──────── INFORMATION PROVIDED ────────

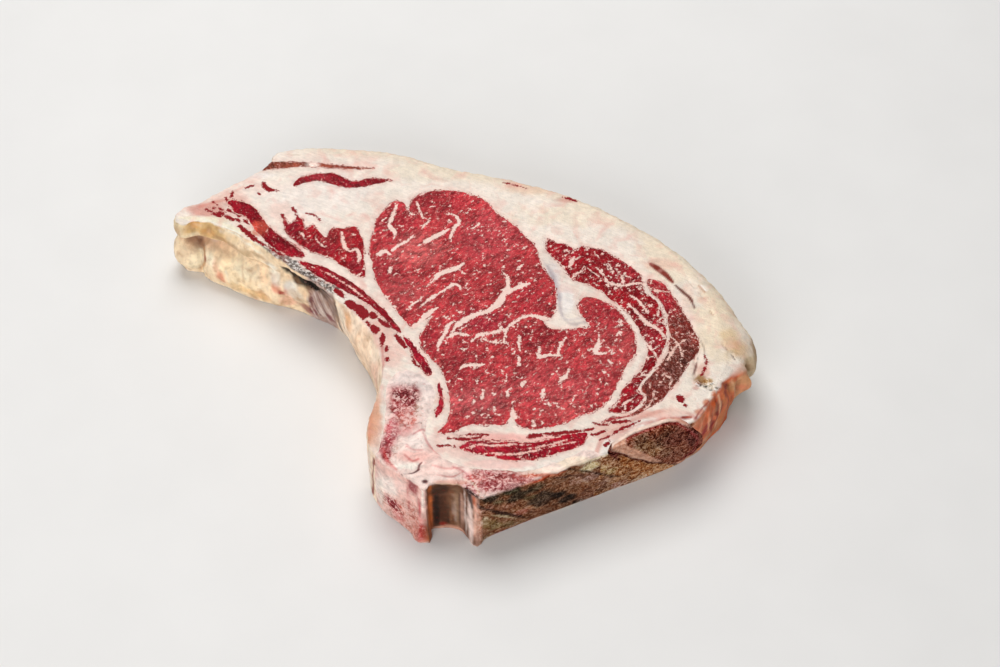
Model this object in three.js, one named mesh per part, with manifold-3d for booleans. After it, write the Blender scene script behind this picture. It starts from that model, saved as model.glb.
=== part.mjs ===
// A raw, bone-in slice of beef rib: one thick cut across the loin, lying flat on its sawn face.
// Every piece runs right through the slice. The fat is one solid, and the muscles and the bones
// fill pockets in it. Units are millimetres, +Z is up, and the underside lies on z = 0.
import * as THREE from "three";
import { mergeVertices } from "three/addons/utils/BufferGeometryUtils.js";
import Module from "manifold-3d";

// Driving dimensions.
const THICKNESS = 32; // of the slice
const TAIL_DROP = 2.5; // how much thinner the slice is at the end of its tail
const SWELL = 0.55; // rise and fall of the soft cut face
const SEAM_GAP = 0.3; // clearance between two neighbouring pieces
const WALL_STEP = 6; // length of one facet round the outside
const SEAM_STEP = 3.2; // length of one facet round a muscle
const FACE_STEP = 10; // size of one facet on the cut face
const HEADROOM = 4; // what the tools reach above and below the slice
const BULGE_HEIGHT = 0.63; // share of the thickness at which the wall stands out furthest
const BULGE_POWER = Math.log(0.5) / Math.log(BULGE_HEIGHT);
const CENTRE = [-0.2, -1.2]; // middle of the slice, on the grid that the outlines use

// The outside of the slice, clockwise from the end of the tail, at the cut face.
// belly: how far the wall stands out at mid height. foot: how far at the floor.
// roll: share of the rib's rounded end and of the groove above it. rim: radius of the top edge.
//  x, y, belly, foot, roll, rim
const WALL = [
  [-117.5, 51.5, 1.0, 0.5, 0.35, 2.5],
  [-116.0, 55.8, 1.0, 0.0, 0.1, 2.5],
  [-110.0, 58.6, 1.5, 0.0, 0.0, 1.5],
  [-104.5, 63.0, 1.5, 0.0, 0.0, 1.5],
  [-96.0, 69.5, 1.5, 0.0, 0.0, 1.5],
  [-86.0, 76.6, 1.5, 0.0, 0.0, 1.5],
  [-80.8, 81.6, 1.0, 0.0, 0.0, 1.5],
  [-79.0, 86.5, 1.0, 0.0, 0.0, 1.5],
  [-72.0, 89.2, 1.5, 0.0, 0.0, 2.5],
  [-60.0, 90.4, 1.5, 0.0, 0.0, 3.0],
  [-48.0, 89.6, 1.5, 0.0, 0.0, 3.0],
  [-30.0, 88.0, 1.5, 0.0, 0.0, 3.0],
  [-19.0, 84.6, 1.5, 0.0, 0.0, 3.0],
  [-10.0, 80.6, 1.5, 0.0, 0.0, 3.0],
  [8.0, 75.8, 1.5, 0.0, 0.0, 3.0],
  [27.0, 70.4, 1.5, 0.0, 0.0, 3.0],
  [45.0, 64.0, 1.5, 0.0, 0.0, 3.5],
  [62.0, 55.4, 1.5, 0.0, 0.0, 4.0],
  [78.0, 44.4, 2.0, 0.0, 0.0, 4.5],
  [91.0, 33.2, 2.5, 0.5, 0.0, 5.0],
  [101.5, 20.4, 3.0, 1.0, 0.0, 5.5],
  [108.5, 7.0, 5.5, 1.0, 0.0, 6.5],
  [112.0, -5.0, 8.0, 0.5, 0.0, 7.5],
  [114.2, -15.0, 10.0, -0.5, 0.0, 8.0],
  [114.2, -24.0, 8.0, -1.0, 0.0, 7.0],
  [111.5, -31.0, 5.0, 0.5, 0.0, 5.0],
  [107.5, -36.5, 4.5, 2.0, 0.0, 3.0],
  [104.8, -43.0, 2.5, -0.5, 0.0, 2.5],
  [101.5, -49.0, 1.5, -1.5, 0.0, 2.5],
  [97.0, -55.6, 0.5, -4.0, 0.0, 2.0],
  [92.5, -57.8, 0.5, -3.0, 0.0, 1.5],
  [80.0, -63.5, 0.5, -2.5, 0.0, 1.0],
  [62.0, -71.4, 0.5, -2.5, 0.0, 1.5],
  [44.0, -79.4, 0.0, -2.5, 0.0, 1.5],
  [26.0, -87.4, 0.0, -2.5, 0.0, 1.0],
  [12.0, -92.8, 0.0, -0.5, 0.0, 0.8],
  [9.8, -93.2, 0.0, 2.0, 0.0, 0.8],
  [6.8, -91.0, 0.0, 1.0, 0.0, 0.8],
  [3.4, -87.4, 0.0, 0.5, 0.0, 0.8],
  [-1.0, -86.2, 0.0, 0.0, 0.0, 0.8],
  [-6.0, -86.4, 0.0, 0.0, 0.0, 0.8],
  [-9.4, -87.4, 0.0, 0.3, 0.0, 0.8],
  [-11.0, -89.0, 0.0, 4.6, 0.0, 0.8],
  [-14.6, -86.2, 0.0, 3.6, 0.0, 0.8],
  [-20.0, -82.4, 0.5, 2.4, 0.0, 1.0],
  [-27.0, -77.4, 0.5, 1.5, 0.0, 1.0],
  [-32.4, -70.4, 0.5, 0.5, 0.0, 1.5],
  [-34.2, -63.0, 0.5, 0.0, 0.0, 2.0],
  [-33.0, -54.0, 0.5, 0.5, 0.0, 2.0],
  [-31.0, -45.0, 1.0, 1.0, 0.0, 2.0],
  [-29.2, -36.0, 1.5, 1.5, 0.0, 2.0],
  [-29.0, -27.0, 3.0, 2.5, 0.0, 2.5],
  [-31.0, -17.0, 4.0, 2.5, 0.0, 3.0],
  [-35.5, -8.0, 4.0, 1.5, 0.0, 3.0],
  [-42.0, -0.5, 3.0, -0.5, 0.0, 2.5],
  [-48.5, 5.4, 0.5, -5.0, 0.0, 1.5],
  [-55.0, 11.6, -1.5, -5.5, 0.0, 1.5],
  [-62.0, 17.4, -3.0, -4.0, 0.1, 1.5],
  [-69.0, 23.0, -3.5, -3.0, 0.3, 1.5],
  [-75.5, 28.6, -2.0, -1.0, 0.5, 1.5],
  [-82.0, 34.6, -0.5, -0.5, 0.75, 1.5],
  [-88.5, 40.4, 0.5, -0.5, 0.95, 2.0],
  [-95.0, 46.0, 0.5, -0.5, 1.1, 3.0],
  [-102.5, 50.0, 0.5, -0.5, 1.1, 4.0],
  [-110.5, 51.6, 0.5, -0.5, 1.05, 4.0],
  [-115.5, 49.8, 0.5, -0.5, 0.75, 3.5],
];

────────

WHAT THE TASK REQUIRES » Restate the data above word for word.

OUTPUT OF THE TASK »
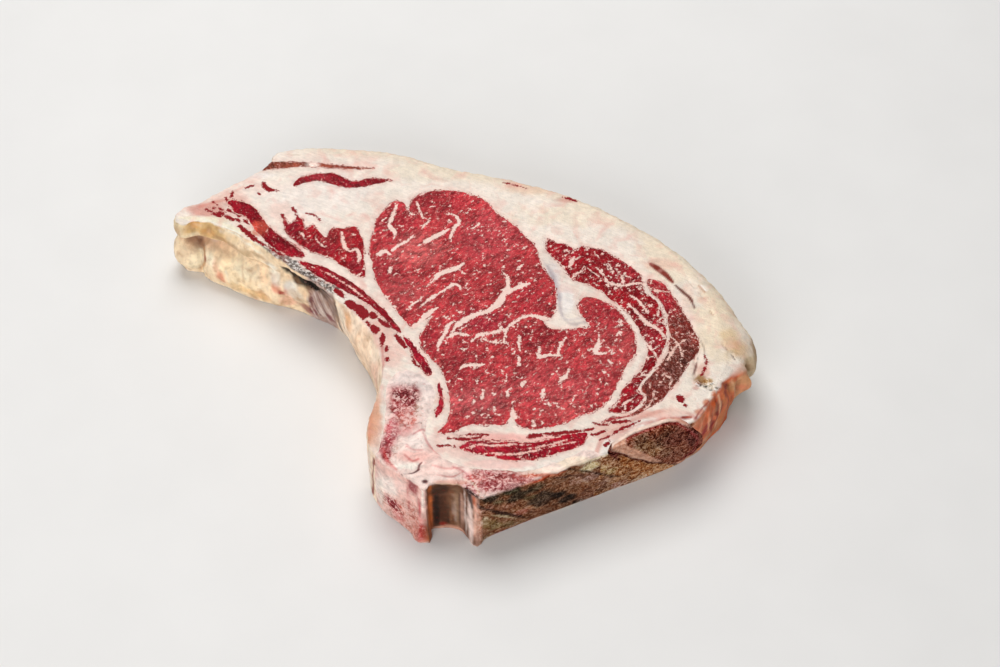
Model this object in three.js, one named mesh per part, with manifold-3d for booleans. After it, write the Blender scene script behind this picture. It starts from that model, saved as model.glb.
=== part.mjs ===
// A raw, bone-in slice of beef rib: one thick cut across the loin, lying flat on its sawn face.
// Every piece runs right through the slice. The fat is one solid, and the muscles and the bones
// fill pockets in it. Units are millimetres, +Z is up, and the underside lies on z = 0.
import * as THREE from "three";
import { mergeVertices } from "three/addons/utils/BufferGeometryUtils.js";
import Module from "manifold-3d";

// Driving dimensions.
const THICKNESS = 32; // of the slice
const TAIL_DROP = 2.5; // how much thinner the slice is at the end of its tail
const SWELL = 0.55; // rise and fall of the soft cut face
const SEAM_GAP = 0.3; // clearance between two neighbouring pieces
const WALL_STEP = 6; // length of one facet round the outside
const SEAM_STEP = 3.2; // length of one facet round a muscle
const FACE_STEP = 10; // size of one facet on the cut face
const HEADROOM = 4; // what the tools reach above and below the slice
const BULGE_HEIGHT = 0.63; // share of the thickness at which the wall stands out furthest
const BULGE_POWER = Math.log(0.5) / Math.log(BULGE_HEIGHT);
const CENTRE = [-0.2, -1.2]; // middle of the slice, on the grid that the outlines use

// The outside of the slice, clockwise from the end of the tail, at the cut face.
// belly: how far the wall stands out at mid height. foot: how far at the floor.
// roll: share of the rib's rounded end and of the groove above it. rim: radius of the top edge.
//  x, y, belly, foot, roll, rim
const WALL = [
  [-117.5, 51.5, 1.0, 0.5, 0.35, 2.5],
  [-116.0, 55.8, 1.0, 0.0, 0.1, 2.5],
  [-110.0, 58.6, 1.5, 0.0, 0.0, 1.5],
  [-104.5, 63.0, 1.5, 0.0, 0.0, 1.5],
  [-96.0, 69.5, 1.5, 0.0, 0.0, 1.5],
  [-86.0, 76.6, 1.5, 0.0, 0.0, 1.5],
  [-80.8, 81.6, 1.0, 0.0, 0.0, 1.5],
  [-79.0, 86.5, 1.0, 0.0, 0.0, 1.5],
  [-72.0, 89.2, 1.5, 0.0, 0.0, 2.5],
  [-60.0, 90.4, 1.5, 0.0, 0.0, 3.0],
  [-48.0, 89.6, 1.5, 0.0, 0.0, 3.0],
  [-30.0, 88.0, 1.5, 0.0, 0.0, 3.0],
  [-19.0, 84.6, 1.5, 0.0, 0.0, 3.0],
  [-10.0, 80.6, 1.5, 0.0, 0.0, 3.0],
  [8.0, 75.8, 1.5, 0.0, 0.0, 3.0],
  [27.0, 70.4, 1.5, 0.0, 0.0, 3.0],
  [45.0, 64.0, 1.5, 0.0, 0.0, 3.5],
  [62.0, 55.4, 1.5, 0.0, 0.0, 4.0],
  [78.0, 44.4, 2.0, 0.0, 0.0, 4.5],
  [91.0, 33.2, 2.5, 0.5, 0.0, 5.0],
  [101.5, 20.4, 3.0, 1.0, 0.0, 5.5],
  [108.5, 7.0, 5.5, 1.0, 0.0, 6.5],
  [112.0, -5.0, 8.0, 0.5, 0.0, 7.5],
  [114.2, -15.0, 10.0, -0.5, 0.0, 8.0],
  [114.2, -24.0, 8.0, -1.0, 0.0, 7.0],
  [111.5, -31.0, 5.0, 0.5, 0.0, 5.0],
  [107.5, -36.5, 4.5, 2.0, 0.0, 3.0],
  [104.8, -43.0, 2.5, -0.5, 0.0, 2.5],
  [101.5, -49.0, 1.5, -1.5, 0.0, 2.5],
  [97.0, -55.6, 0.5, -4.0, 0.0, 2.0],
  [92.5, -57.8, 0.5, -3.0, 0.0, 1.5],
  [80.0, -63.5, 0.5, -2.5, 0.0, 1.0],
  [62.0, -71.4, 0.5, -2.5, 0.0, 1.5],
  [44.0, -79.4, 0.0, -2.5, 0.0, 1.5],
  [26.0, -87.4, 0.0, -2.5, 0.0, 1.0],
  [12.0, -92.8, 0.0, -0.5, 0.0, 0.8],
  [9.8, -93.2, 0.0, 2.0, 0.0, 0.8],
  [6.8, -91.0, 0.0, 1.0, 0.0, 0.8],
  [3.4, -87.4, 0.0, 0.5, 0.0, 0.8],
  [-1.0, -86.2, 0.0, 0.0, 0.0, 0.8],
  [-6.0, -86.4, 0.0, 0.0, 0.0, 0.8],
  [-9.4, -87.4, 0.0, 0.3, 0.0, 0.8],
  [-11.0, -89.0, 0.0, 4.6, 0.0, 0.8],
  [-14.6, -86.2, 0.0, 3.6, 0.0, 0.8],
  [-20.0, -82.4, 0.5, 2.4, 0.0, 1.0],
  [-27.0, -77.4, 0.5, 1.5, 0.0, 1.0],
  [-32.4, -70.4, 0.5, 0.5, 0.0, 1.5],
  [-34.2, -63.0, 0.5, 0.0, 0.0, 2.0],
  [-33.0, -54.0, 0.5, 0.5, 0.0, 2.0],
  [-31.0, -45.0, 1.0, 1.0, 0.0, 2.0],
  [-29.2, -36.0, 1.5, 1.5, 0.0, 2.0],
  [-29.0, -27.0, 3.0, 2.5, 0.0, 2.5],
  [-31.0, -17.0, 4.0, 2.5, 0.0, 3.0],
  [-35.5, -8.0, 4.0, 1.5, 0.0, 3.0],
  [-42.0, -0.5, 3.0, -0.5, 0.0, 2.5],
  [-48.5, 5.4, 0.5, -5.0, 0.0, 1.5],
  [-55.0, 11.6, -1.5, -5.5, 0.0, 1.5],
  [-62.0, 17.4, -3.0, -4.0, 0.1, 1.5],
  [-69.0, 23.0, -3.5, -3.0, 0.3, 1.5],
  [-75.5, 28.6, -2.0, -1.0, 0.5, 1.5],
  [-82.0, 34.6, -0.5, -0.5, 0.75, 1.5],
  [-88.5, 40.4, 0.5, -0.5, 0.95, 2.0],
  [-95.0, 46.0, 0.5, -0.5, 1.1, 3.0],
  [-102.5, 50.0, 0.5, -0.5, 1.1, 4.0],
  [-110.5, 51.6, 0.5, -0.5, 1.05, 4.0],
  [-115.5, 49.8, 0.5, -0.5, 0.75, 3.5],
];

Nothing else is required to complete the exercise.